_WHAT THE TASK REQUIRES_
Return only the lines running from the line with "return low, high" down to the line with "socket in a", both included, exactly as they appear.

_THE RECORDS_
>> Start
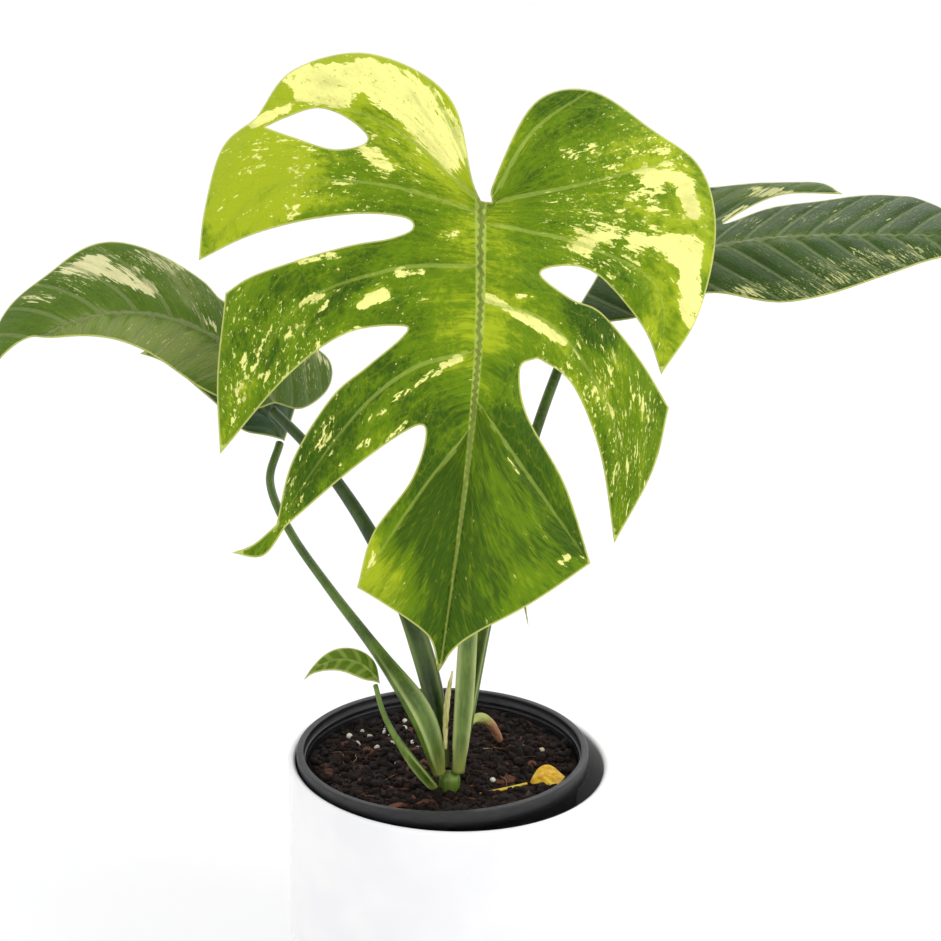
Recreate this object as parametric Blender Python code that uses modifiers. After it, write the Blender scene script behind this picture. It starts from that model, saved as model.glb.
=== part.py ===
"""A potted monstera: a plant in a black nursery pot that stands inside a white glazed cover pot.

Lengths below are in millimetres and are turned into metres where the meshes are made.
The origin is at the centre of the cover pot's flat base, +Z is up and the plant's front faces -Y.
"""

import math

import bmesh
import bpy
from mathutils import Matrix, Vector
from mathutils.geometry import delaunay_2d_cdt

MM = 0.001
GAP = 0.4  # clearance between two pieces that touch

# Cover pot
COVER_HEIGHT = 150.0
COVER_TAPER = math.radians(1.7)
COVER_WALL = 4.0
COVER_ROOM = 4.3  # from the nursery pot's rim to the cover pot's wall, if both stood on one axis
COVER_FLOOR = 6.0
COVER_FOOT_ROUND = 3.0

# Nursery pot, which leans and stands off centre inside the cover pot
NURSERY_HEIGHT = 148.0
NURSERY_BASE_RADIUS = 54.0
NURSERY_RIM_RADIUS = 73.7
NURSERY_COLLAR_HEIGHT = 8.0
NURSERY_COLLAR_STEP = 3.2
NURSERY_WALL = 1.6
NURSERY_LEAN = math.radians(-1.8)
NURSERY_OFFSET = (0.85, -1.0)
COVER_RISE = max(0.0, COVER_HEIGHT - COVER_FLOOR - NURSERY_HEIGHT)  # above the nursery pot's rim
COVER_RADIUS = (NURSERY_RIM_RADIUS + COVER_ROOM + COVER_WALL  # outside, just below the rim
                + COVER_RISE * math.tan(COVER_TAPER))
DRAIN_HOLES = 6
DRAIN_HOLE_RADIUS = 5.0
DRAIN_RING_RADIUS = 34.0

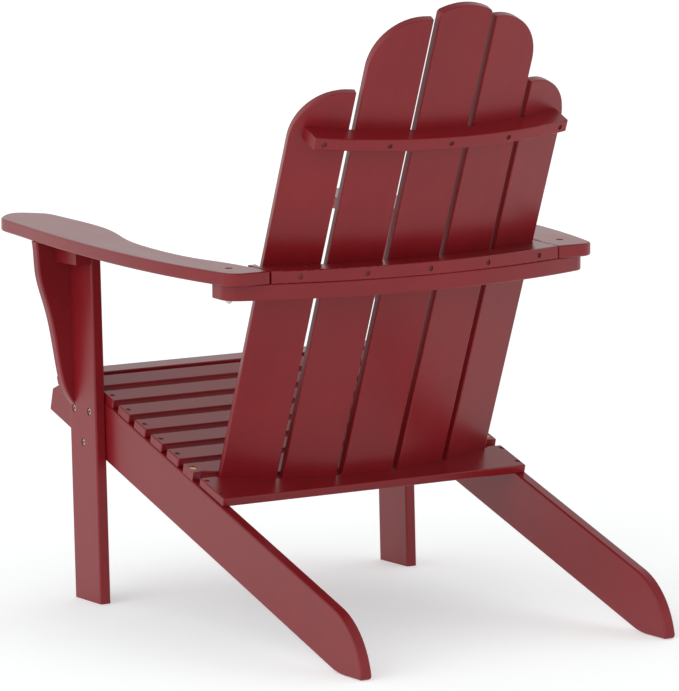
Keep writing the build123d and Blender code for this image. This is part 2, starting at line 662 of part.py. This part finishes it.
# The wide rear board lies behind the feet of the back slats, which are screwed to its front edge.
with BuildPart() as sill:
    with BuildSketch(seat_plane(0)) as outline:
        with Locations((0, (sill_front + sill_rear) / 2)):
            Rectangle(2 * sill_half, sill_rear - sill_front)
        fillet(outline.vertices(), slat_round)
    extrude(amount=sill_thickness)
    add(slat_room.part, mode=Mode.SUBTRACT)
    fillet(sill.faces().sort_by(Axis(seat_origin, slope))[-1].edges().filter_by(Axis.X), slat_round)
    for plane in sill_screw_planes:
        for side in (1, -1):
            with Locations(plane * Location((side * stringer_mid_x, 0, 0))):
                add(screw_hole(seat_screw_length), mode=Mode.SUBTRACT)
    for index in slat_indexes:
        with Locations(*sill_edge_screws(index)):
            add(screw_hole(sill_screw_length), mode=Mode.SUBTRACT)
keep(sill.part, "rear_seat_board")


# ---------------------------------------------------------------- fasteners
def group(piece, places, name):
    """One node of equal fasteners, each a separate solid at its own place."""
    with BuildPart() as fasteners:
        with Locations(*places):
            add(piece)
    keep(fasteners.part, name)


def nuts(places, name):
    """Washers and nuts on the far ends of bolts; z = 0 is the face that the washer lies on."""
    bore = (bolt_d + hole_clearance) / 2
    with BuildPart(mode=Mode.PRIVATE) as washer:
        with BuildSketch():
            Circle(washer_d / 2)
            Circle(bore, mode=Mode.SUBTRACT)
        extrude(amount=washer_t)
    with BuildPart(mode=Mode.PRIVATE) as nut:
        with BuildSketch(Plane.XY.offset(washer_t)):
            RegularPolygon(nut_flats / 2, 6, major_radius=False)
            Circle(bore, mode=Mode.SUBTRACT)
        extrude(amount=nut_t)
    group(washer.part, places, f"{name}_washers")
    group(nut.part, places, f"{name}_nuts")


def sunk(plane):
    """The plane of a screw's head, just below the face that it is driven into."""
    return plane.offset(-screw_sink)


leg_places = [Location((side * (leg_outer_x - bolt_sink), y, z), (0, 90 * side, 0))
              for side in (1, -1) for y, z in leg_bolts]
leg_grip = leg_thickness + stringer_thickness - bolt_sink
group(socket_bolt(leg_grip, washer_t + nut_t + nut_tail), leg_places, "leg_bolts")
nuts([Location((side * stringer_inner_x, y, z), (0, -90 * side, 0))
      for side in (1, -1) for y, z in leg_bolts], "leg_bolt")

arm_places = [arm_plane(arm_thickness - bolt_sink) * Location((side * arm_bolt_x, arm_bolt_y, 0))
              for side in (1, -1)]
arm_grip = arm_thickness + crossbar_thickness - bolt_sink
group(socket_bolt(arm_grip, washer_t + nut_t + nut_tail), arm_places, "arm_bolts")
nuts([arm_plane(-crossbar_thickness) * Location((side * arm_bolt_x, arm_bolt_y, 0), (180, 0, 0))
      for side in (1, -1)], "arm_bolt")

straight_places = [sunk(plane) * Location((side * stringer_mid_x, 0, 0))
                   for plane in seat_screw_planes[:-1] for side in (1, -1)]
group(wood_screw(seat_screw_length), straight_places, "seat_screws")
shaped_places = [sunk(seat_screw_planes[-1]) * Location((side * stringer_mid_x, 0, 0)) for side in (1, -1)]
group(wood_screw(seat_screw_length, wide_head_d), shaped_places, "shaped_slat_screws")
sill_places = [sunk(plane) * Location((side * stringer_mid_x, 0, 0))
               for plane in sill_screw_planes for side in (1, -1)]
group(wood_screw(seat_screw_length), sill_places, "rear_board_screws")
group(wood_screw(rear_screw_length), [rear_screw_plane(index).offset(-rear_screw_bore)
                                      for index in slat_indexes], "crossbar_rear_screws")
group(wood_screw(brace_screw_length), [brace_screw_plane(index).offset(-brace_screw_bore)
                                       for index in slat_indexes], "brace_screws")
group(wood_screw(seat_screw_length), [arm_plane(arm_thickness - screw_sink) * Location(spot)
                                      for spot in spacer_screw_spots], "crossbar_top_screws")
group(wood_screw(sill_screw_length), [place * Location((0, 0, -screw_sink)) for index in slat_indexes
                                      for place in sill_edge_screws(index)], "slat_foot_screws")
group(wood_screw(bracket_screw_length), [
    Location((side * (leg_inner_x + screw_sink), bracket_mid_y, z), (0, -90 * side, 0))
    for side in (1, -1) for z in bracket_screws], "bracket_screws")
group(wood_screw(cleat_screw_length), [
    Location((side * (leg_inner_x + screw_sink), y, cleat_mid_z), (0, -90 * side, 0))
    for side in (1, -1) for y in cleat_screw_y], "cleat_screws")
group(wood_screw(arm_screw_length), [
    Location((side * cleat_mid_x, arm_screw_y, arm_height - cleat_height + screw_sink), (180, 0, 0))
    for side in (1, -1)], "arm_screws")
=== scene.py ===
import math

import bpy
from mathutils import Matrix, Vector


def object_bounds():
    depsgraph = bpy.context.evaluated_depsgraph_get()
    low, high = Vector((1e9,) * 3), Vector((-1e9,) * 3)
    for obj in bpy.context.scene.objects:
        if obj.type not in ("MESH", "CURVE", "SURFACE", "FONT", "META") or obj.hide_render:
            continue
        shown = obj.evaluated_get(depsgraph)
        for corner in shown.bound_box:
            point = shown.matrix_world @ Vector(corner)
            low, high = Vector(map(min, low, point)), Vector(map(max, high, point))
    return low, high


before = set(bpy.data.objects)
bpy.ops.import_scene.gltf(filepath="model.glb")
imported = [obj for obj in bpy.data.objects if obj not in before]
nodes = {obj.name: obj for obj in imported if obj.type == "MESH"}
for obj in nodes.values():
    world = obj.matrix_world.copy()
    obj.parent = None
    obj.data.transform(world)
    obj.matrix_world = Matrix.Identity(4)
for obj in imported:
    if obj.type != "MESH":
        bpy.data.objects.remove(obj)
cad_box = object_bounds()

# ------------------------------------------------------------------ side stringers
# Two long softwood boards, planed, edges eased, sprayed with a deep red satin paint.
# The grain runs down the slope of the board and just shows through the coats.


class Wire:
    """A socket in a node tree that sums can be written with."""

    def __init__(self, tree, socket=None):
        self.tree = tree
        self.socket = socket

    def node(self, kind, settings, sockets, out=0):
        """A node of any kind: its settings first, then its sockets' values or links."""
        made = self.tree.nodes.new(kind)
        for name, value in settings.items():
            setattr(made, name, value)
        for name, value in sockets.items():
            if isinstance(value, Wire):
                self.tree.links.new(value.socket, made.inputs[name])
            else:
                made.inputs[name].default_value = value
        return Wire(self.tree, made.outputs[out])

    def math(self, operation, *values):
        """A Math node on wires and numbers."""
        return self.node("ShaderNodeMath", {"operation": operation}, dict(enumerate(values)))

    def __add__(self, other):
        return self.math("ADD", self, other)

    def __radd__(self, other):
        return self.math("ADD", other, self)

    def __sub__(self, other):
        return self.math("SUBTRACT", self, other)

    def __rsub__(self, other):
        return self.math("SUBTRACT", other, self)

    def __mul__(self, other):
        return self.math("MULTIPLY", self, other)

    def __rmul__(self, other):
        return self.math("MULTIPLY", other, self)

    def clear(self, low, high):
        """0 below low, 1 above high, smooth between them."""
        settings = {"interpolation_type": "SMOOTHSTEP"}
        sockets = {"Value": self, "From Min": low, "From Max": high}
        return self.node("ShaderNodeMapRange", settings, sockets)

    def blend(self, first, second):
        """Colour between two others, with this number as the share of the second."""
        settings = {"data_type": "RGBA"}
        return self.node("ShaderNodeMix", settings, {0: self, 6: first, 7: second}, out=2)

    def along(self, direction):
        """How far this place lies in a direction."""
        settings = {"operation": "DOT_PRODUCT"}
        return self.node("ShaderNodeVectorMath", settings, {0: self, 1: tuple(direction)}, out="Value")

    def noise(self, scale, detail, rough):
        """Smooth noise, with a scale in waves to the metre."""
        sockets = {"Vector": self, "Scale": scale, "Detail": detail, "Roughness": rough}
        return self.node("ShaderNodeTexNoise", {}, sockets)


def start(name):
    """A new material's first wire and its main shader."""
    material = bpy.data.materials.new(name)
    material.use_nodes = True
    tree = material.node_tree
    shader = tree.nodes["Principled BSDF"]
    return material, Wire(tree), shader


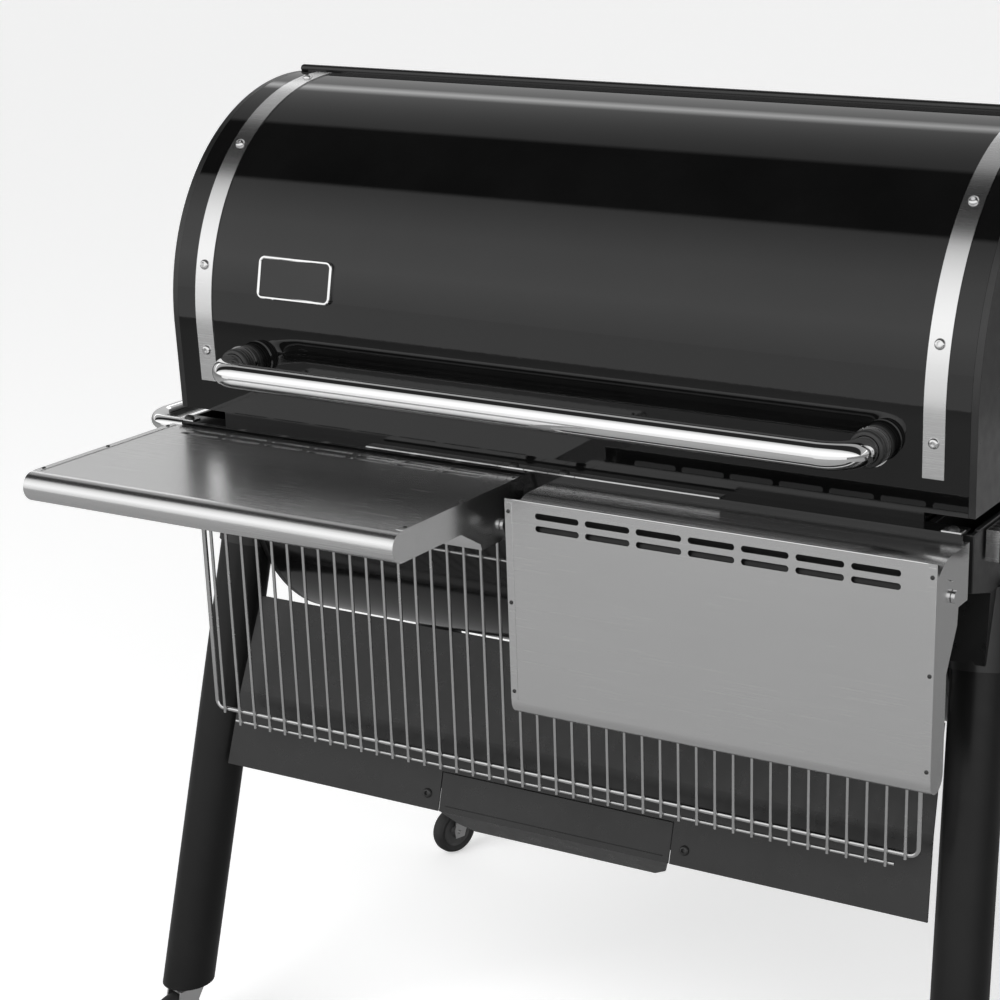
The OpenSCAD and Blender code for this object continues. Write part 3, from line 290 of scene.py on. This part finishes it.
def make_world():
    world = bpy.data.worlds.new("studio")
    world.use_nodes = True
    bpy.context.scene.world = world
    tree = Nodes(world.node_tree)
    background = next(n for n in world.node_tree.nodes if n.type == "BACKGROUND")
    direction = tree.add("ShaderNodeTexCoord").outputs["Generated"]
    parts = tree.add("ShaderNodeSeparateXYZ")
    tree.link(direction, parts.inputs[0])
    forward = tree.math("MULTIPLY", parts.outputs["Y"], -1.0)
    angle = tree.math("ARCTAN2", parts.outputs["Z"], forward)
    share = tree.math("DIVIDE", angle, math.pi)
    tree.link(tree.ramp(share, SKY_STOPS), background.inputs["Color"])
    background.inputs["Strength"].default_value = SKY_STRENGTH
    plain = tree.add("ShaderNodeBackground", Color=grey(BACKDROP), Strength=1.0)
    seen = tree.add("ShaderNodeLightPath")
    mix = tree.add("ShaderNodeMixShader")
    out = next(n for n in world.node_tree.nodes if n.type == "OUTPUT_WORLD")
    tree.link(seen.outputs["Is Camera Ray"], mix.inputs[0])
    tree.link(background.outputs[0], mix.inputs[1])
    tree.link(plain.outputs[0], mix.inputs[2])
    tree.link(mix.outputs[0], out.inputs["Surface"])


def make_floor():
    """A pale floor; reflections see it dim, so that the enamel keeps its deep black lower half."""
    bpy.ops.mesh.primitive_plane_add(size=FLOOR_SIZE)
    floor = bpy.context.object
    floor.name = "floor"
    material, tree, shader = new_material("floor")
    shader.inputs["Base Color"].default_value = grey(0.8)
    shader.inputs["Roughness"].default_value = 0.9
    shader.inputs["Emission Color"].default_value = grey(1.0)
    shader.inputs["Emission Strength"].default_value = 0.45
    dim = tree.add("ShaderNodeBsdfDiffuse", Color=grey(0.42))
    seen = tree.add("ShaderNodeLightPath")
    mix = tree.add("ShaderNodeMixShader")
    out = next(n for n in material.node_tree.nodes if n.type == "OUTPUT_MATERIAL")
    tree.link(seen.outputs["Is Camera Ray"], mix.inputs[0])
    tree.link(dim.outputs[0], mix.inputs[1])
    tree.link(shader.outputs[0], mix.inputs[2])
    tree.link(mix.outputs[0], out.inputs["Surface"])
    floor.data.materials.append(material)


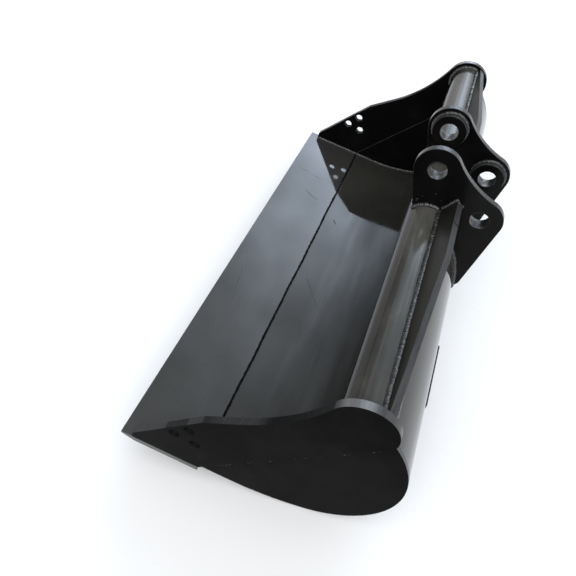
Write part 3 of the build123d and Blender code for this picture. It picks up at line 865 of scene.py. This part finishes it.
>> End
_WRITTEN SOLUTION_
    return low, high


before = set(bpy.data.objects)
bpy.ops.import_scene.gltf(filepath="model.glb")
imported = [obj for obj in bpy.data.objects if obj not in before]
nodes = {obj.name: obj for obj in imported if obj.type == "MESH"}
for obj in nodes.values():
    world = obj.matrix_world.copy()
    obj.parent = None
    obj.data.transform(world)
    obj.matrix_world = Matrix.Identity(4)
for obj in imported:
    if obj.type != "MESH":
        bpy.data.objects.remove(obj)
cad_box = object_bounds()

# ------------------------------------------------------------------ side stringers
# Two long softwood boards, planed, edges eased, sprayed with a deep red satin paint.
# The grain runs down the slope of the board and just shows through the coats.


class Wire:
    """A socket in a node tree that sums can be written with."""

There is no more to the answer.